Microsoft has invested in getting cloud tools built as close as possible to instant deployment for partner customers, Arnold said. Cloud for Nonprofit “is a partner play for us as much as it is a nonprofit play,” he said, with more updates and integrations coming to provide more use for partners and customers.

The vendor is also staying mindful of any potential channel conflict for partners that want to provide products and services to nonprofits, including working with a partner advisory board.

“If we go too far as Microsoft, if we cross the line, we‘re going to stifle innovation,” Arnold said. “So we have to walk a really fine line here in terms of the architecture products that we create and support that are taking that cost out of the equation, reinforcing best practices, encouraging innovation. And if we go too far, we are going to run afoul of partners.”

As part of his pitch to partners who haven’t yet adopted a nonprofit vertical, Arnold said working with nonprofits can also lead into other new lines of business or strengthen existing ones.

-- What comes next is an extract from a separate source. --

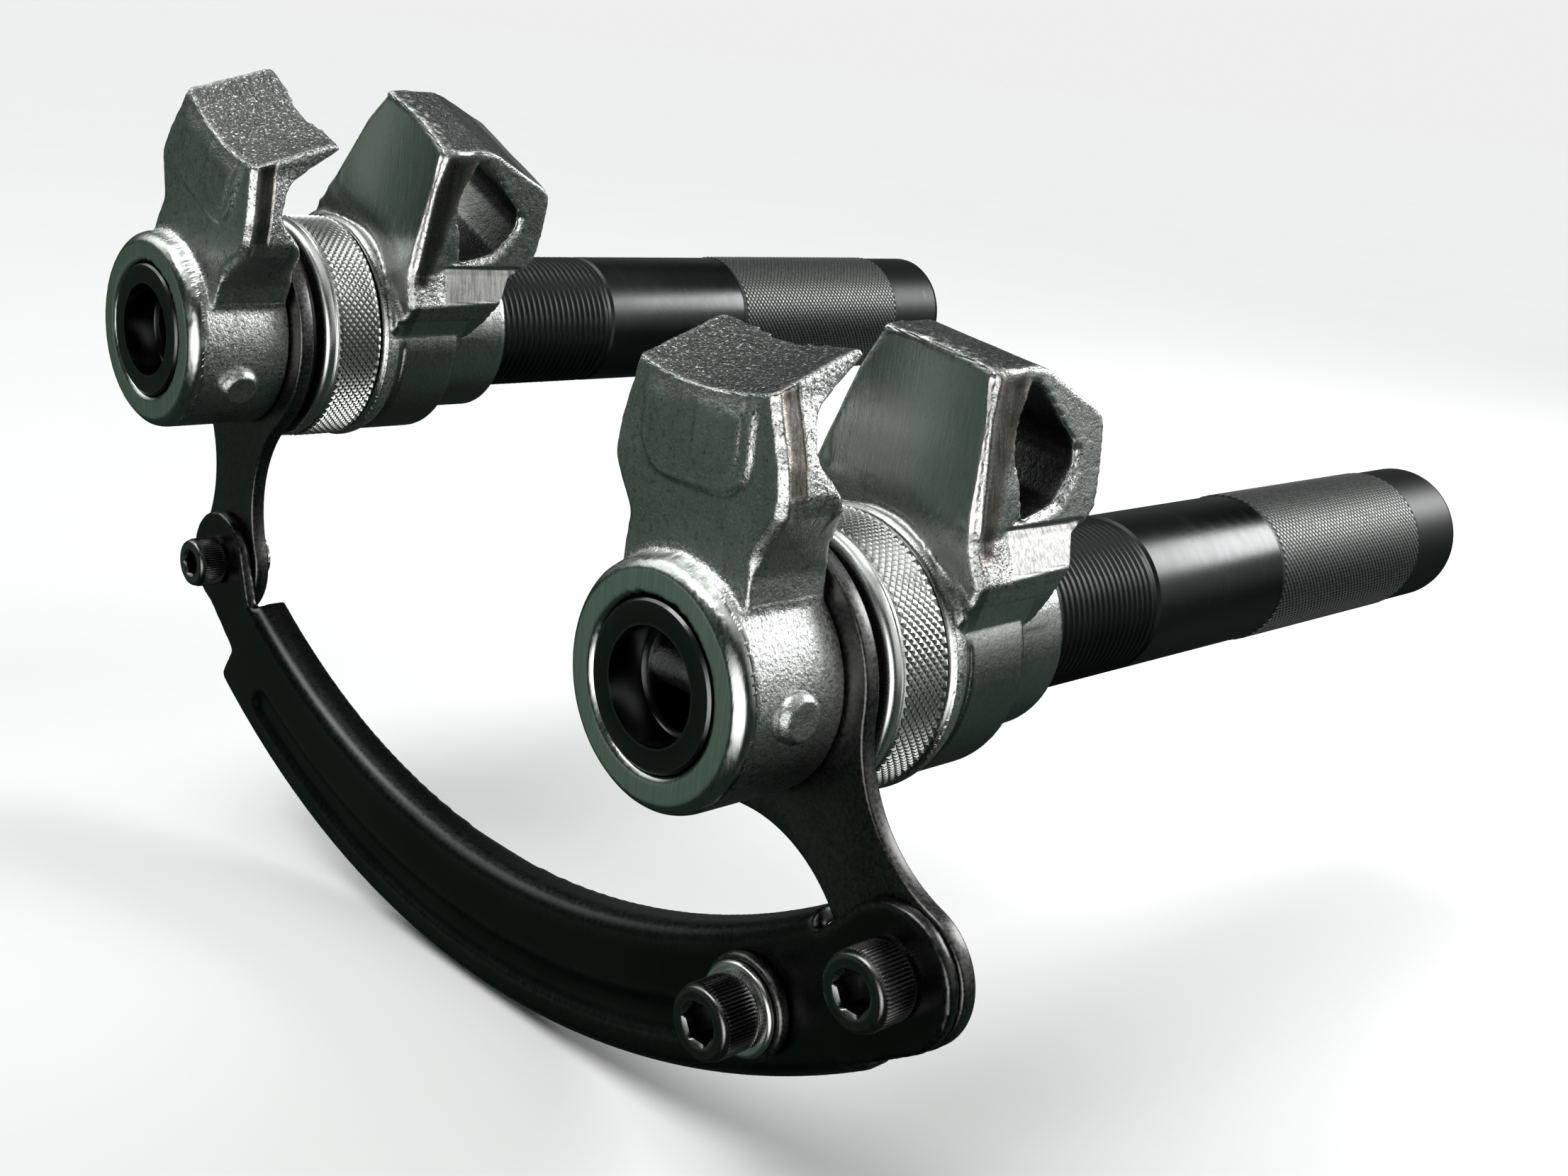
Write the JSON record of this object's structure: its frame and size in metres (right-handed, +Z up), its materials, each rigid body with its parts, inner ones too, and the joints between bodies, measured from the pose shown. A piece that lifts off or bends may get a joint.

“One of the first things that popped for Microsoft when we launched this industry strategy is, ‘Wow, look at all these cross-industry opportunities,’” he said. “Those health and human services organizations, they work with health-care providers. Health-care providers provide referrals to those organizations. Municipal or county or state governments provide funding into those organizations. So, think about a referral system or a case management system between those organizations. There’s opportunity as a partner to think about, not just nonprofit in isolation, but nonprofit together with some of your other industries.”